Managing ministry money is one of the first places where vision drift creeps into a church. It happens in the absence of bold vision and a coherent ministry strategy. It also happens with short-sighted or visionless leadership.

Making financial decisions is the golden moment when a church shows its true priorities. A church can say it has strategic priorities, but how it budgets and spends money is a far better indication of what it values than anything it might say.

Why the disconnect? Why do we so often say one thing but do something completely different with ministry money?

Consider the answer in these 6 ministry budget traps:

  1. Silos vs.
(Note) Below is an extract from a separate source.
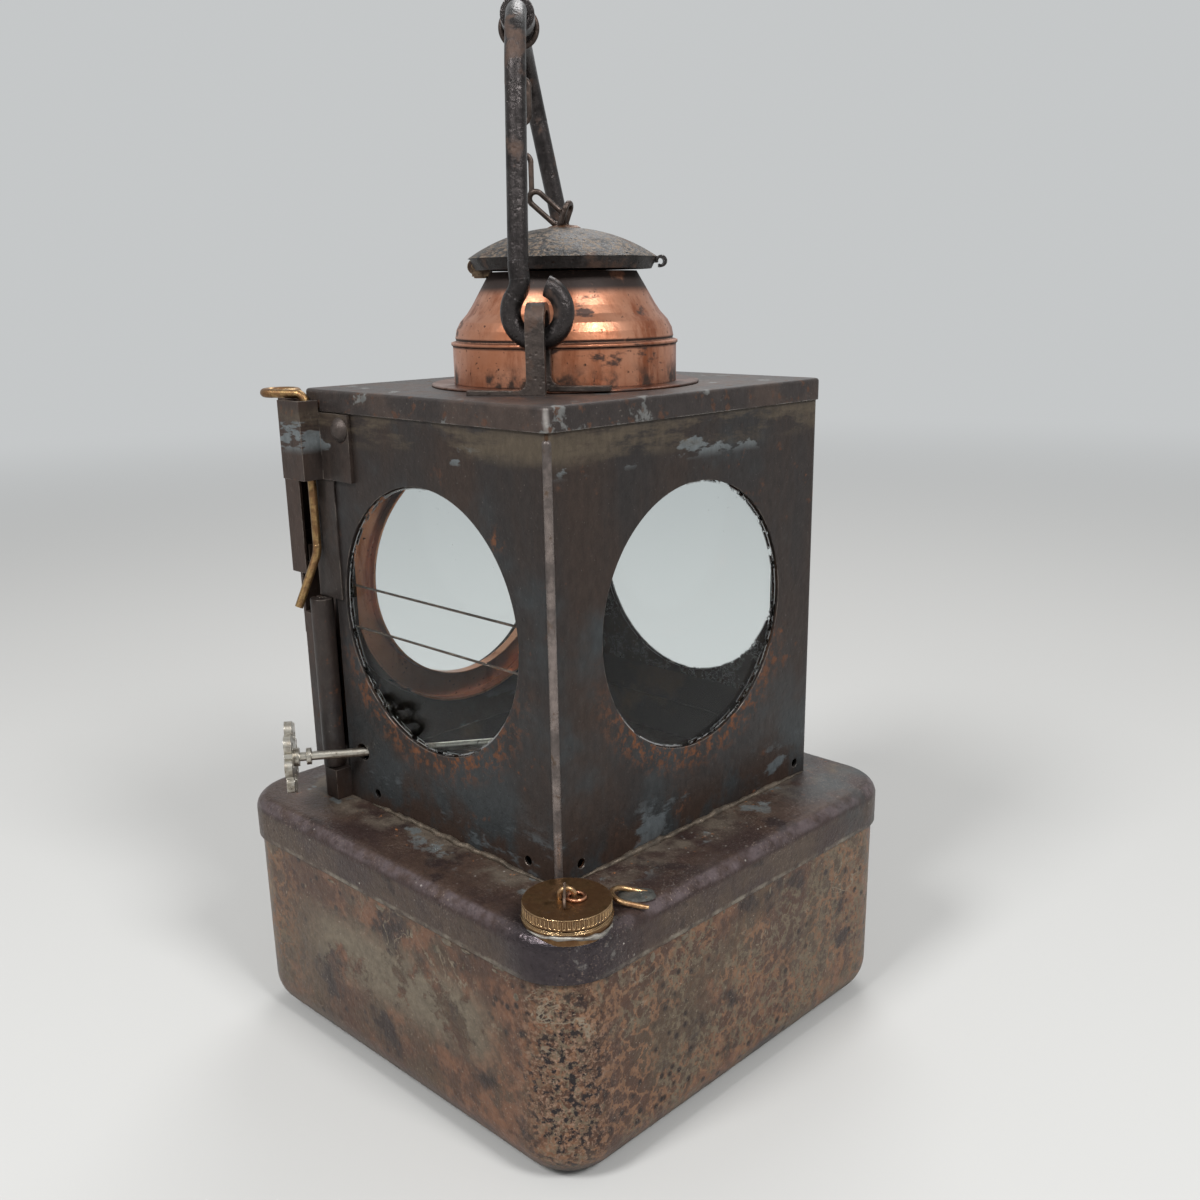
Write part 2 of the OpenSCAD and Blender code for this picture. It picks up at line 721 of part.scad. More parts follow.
// A rounded wire bend at a corner from which unit vectors a and b point away
module wire_corner(corner, a, b, ring_r, wire_r) {
    th = acos(a * b);
    mid = (a + b) / norm(a + b);
    centre = corner + mid * ring_r / sin(th / 2);
    u = (corner + a * ring_r / tan(th / 2) - centre) / ring_r;
    w = (corner + b * ring_r / tan(th / 2) - centre) / ring_r;
    v = (w + u * cos(th)) / sin(th);
    n = cross(u, v);
    multmatrix([[u.x, v.x, n.x, centre.x], [u.y, v.y, n.y, centre.y], [u.z, v.z, n.z, centre.z],
        [0, 0, 0, 1]]) wire_ring(ring_r, wire_r, 180 - th);
}

// Straight wire from one point to another
module wire_run(a, b, wire_r) {
    d = b - a;
    translate(a) rotate([0, acos(d.z / norm(d)), atan2(d.y, d.x)]) straight_wire(norm(d), wire_r);
}

// One half of the bail: open eye, back bend, leg and upper bend
module bail_half(side) {
    ring_end = 62;
    foot = [side * leg_foot.x, leg_foot.y, leg_foot.z];
    top = [side * bail_corner.x, -eye_shift + side * bail_top_half * tan(bail_twist), bail_h];
    down = (foot - top) / norm(foot - top);
    in = (bail_mid - top) / norm(bail_mid - top);
    foot_lap = leg_bend_r / tan(acos(down * [0, 0, 1]) / 2);
    top_lap = bail_bend_r / tan(acos(down * in) / 2);
    translate([foot.x, 0, 0]) rotate([90, 0, 90]) {
        rotate(back_a) wire_ring(eye_r, bail_wire_r, 360 + ring_end - back_a);
        rotate(back_a) translate([eye_r, 0]) rotate([90, 0, 0])
            straight_wire(back_gap, bail_wire_r);
    }
    translate([foot.x, back_y, back_z]) rotate([90, 0, 90]) rotate(back_a - 180)
        wire_ring(back_r, bail_wire_r, 180 - back_a);
    wire_run([foot.x, foot.y, back_z], foot - [0, 0, foot_lap], bail_wire_r);
    wire_corner(foot, [0, 0, -1], -down, leg_bend_r, bail_wire_r);
    wire_run(foot - down * foot_lap, top + down * top_lap, bail_wire_r);
    wire_corner(top, down, in, bail_bend_r, bail_wire_r);
}

module bail_wire() {
    color(steel) at_bail() {
        bail_half(1);
        bail_half(-1);
        wire_run(bail_mid - bar_half * bar_dir, bail_mid + bar_half * bar_dir, bail_wire_r);
    }
}

module bail_grip() {
    sleeve = grip_half - grip_gap / 2;
    color(steel) at_bail() translate(bail_mid) rotate(bail_twist) rotate([0, 90, 0])
        for (z = [-grip_half, grip_gap / 2]) translate([0, 0, z]) difference() {
            cylinder(r = grip_r, h = sleeve, $fn = 48);
            translate([0, 0, -1]) cylinder(r = grip_bore_r, h = sleeve + 2, $fn = 48);
        }
}

// Places children under the middle of the grip, upright
module at_chain() {
    translate([0, house_y, bail_z]) rotate(bail_az)
        translate([0, -bail_h * sin(bail_lean) - eye_shift * cos(bail_lean),
            bail_h * cos(bail_lean) - eye_shift * sin(bail_lean)]) children();
}

module chain_ring() {
    color(steel) at_chain() rotate(bail_twist) translate([0, 0, -chain_ring_drop]) rotate([0, 90, 0])
        wire_ring(chain_ring_r, chain_wire_r);
}

module chain_links() {
    first = chain_ring_drop + chain_ring_r + link_half_in - chain_wire_r - ring_gap;
    color(steel) at_chain() for (i = [0:chain_links_n - 1])
        translate([0, 0, -first - i * chain_pitch]) rotate(i % 2 * 90)
            oval_link(link_half_in, link_half_w, chain_wire_r);
}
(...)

Vision – Before starting a new budget process, pull staff or volunteer leadership teams together to review vision as well as key strategic areas and initiatives. Work to reduce and eliminate ministry silos with a compelling ministry vision.
  2. Past Spending vs. Future Focus – Previous year spending patterns can be a consideration for budget cuts, but exercise caution. Ask important questions about why the money wasn’t spent. Above all, don’t allow low spending to determine future budgets in key areas.
  3. Programs vs. Purpose – Budgets are a good time to evaluate ministry programs and purpose. Consider the things you should stop, start and continue doing. Does a ministry program need adjustment? Should an existing program (and budget) be ended in favor of something else?
  4. Events vs. Strategy – Ask leaders who supervise budget lines to think strategically. Require that budget requests be linked to church vision and clearly-defined strategies and action plans. Work with your team to prevent last year’s calendar from automatically determining future plans.
  5. Personalities vs. Priorities – The squeaky wheel gets the grease. Some church budgets reflect this, as more money gets allocated to louder voices and departments. Well-reasoned—but quiet and low key—ministry priorities get pushed aside in these situations. Commit to avoid this trap with a coherent, priority-driven budget process.
  6. Status Quo vs. Change – Create a budget process that encourages a vision-aligned, strategy-driven openness to change. The best stewardship of the church’s financial resources is a Q&A attitude about the status quo.

So what’s the Big Idea?

Allocating money strategically is the best way to manage limited financial resources. Make your budget choices completely dependent on what you are called to do (vision and values), who you are called to reach (outreach focus) and how God has called you to reach them (goalsstrategies and action plans).